Furrowed, quiet, internally wrestling, and intently watching, Caleb turns from the Laws of his Fathers when he lets out a small white lie—a grievous sin, to be sure—to protect his father, dishonors his parents by going off into the woods when it’s been forbidden, sneaks more than a few peeks at his sister’s developing body—and always seems deeply uncomfortable about it.

When Caleb wanders one day a little too far and makes a surprising discovery in the woods, what follows was, for this viewer, one of the most singularly haunting, unnerving, and beautiful moments in recent horror cinema—a teenage Grimm Brother’s fever dream, a fantasy dressed in voluptuous dread. A familiar image from a number of fairy tales, turned on its ear, yet strangely feeling unadulterated. Moments later, in a truly rapturous and breathtaking scene that, like many scenes in the film, comes out of nowhere while seeming to fit perfect and inventively, Scrimshaw steals the show in one of the film’s rare no-score, no-sound-effects, nothing but an actor and his performance moments.  One could hear a pin drop in my audience—and then things get worse.

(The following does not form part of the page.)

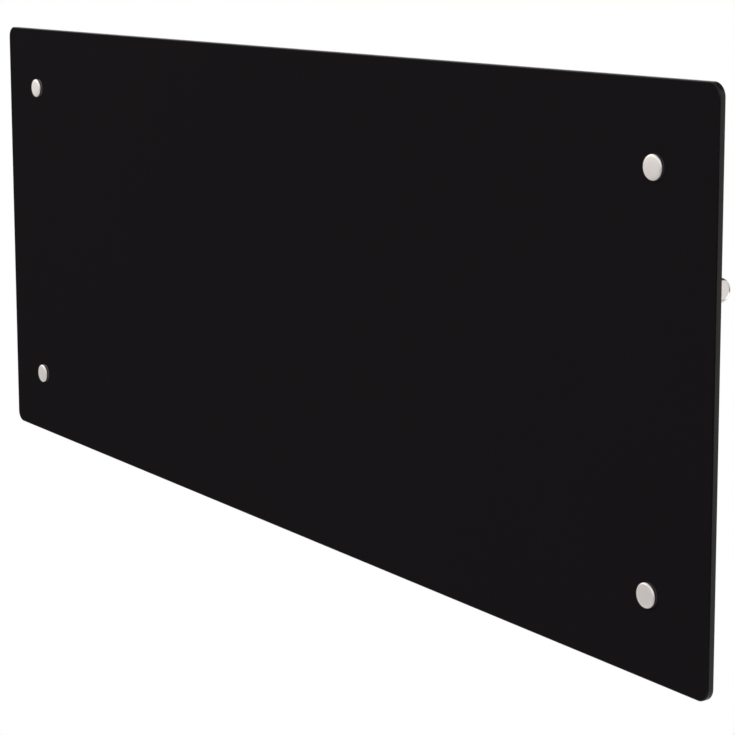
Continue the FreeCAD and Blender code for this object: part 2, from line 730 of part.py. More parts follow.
def top_bottom_holes():
    """Screw holes through the folded edges, at the top and at the bottom."""
    holes = []
    for number, x in enumerate(SCREW_PLACES):
        for level, sign in LEVELS:
            start, end = outward(sign, f"{SHELL_INNER_Z} - overrun", f"{PLATE_Z} + overrun")
            holes.append(rod(f"edge_hole_{level}_{number}", "z", start, end, SCREW_HOLE, (x, SCREW_Y)))
    return holes


def make_front_plate(edge_holes):
    outer = (both_ways(PLATE_X), (PLATE_FRONT_Y, PLATE_EDGE_Y), both_ways(PLATE_Z))
    inner_y = (PLATE_BACK_Y, f"{PLATE_EDGE_Y} + overrun")
    inner = (both_ways(f"{PLATE_X} - sheet"), inner_y, both_ways(f"{PLATE_Z} - sheet"))
    folded = tray("plate_tray", outer, inner)
    holes = []
    for name, x, z in CORNERS:
        start = f"{PLATE_FRONT_Y} - overrun"
        end = f"{PLATE_BACK_Y} + overrun"
        holes.append(rod("plate_hole_" + name, "y", start, end, f"{STUD_RADIUS} + thread_play", (x, z)))
    piece(cut("plate_drilled", folded, holes + edge_holes), "front_plate")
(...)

It’s exciting to see an independent film like this get a wide release, and I hope audiences give it a chance.  It won’t appeal to everyone, but for those who sit back and let it transport them into its quiet gray world, it’s certain to provide quite a few chills—both during, and for this reviewer, long after you’ve left the cinema.

The Witch opens today in Long Beach at AMC Marina Pacifica, Cinemark at The Pike and Edwards Long Beach Stadium 26.